For this test, a 100 Hz tone was chosen. The reasoning behind this was because, at a constant 44.1 kHz sample rate, a single cycle of a 100 Hz tone has 441 sample values assigned to it. This relatively high number of sample positions should ensure that sample rate is not a factor in the signal being well represented, and so the accuracy of each sample value should be much closer to being an isolated variable in the experiment.

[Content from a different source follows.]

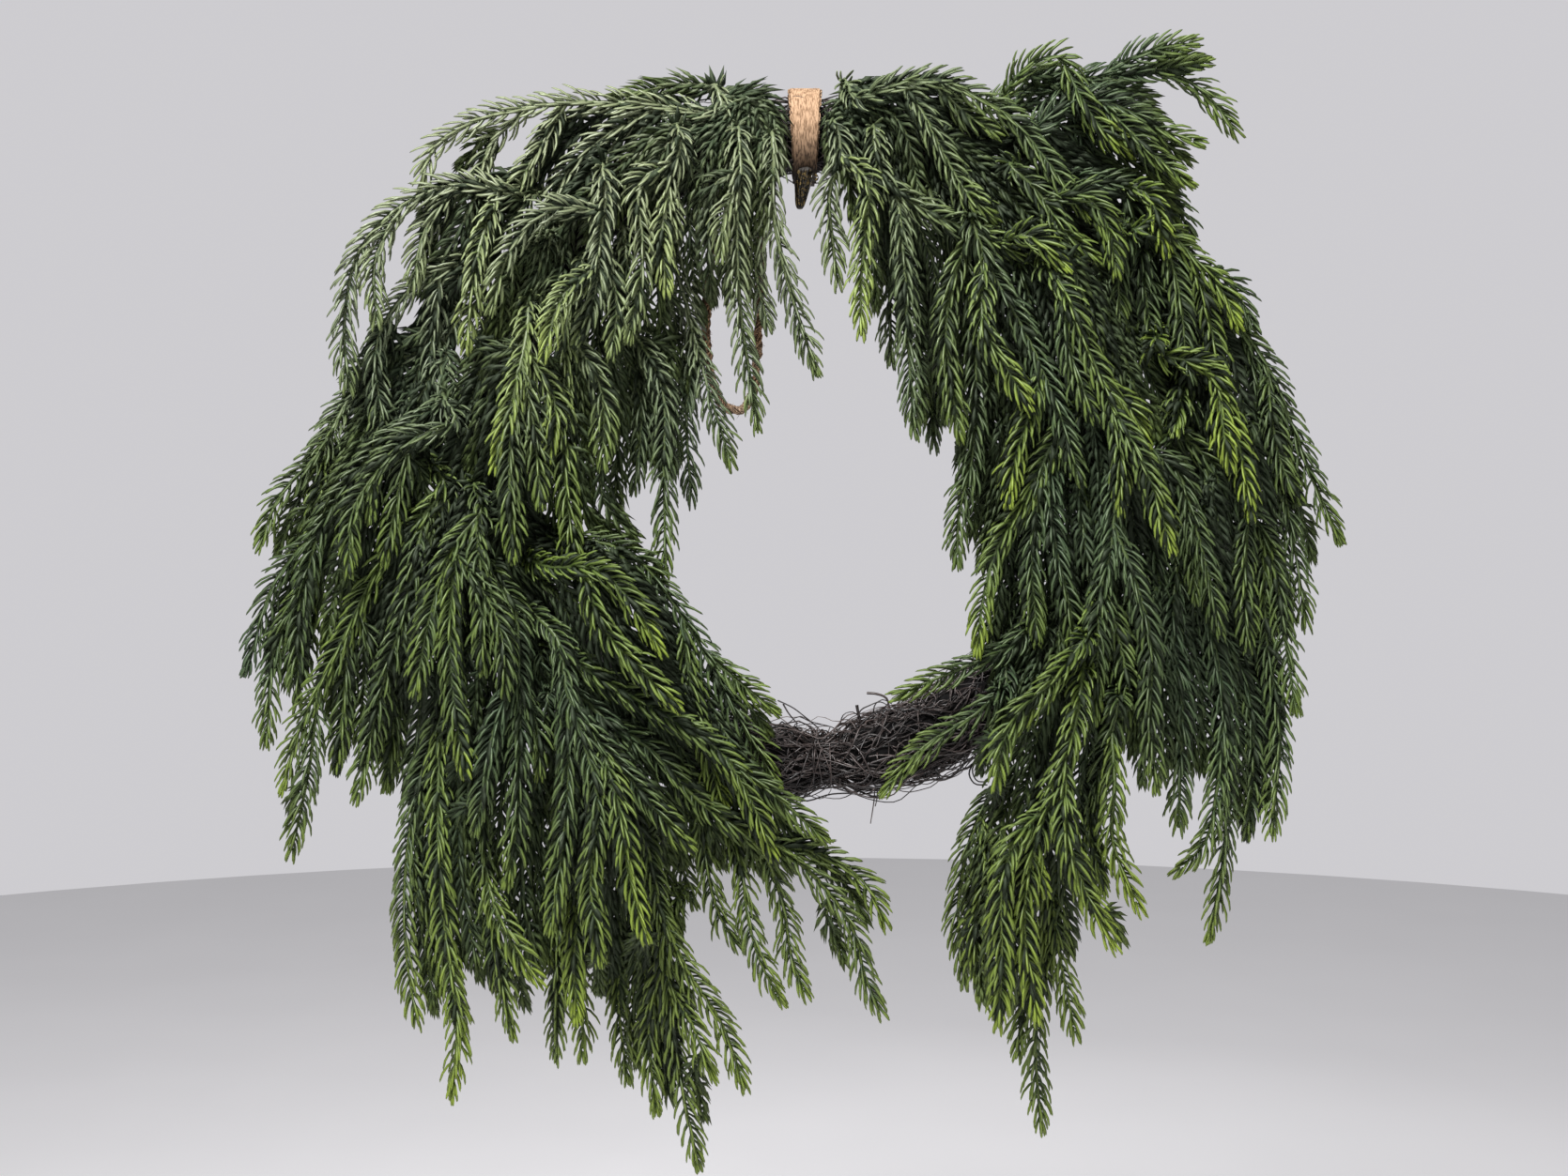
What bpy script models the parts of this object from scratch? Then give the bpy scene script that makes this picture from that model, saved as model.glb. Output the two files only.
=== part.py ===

Project “10” generates a 100 Hz tone, with 24 bits of resolution. Dither is applied. Within experimental error, the tone appears “pure” on the analyzer. Any noise is below the measurement floor of -144 dBFS. (This measurement floor is convenient, because any real chance of hearing the noise would require listening at a level where the tone was producing 144 dB SPL, which is above the threshold of pain for humans.)

test10

Project “11” generates the same tone, but at 16-bits. Noise is visible on the analyzer, but is inaudible when listening. No obvious harmonics or undertones are visible on the analyzer or audible to an observer.

test11

Project “12” restricts the signal to an 8-bit sample word. Noise is clearly visible on the analyzer, and easily audible to an observer. There are still no obvious harmonics or undertones.

test12

Project “13” offers only 4 bits of resolution. The noise is very prominent. The analyzer displays “spikes” which seem to suggest some kind of distortion, and an observer may hear something that sounds like harmonic distortion.

test13

Conclusion: Hypothesis 2 is partially correct and partially incorrect (but only in a functional sense). For bit depths likely to be encountered by most listeners, a greater number of possible sample values does not produce demonstrably less distortion when noise is ignored. A pure tone remains observationally pure, and perfectly represented. However, it is important to note that, at some point, the harmonic distortion caused by quantization error appears to be able to “defeat” the applied dither. Even so, the original tone does not become “stair-stepped” or “rough.” It does, however, have unwanted tones superimposed upon it.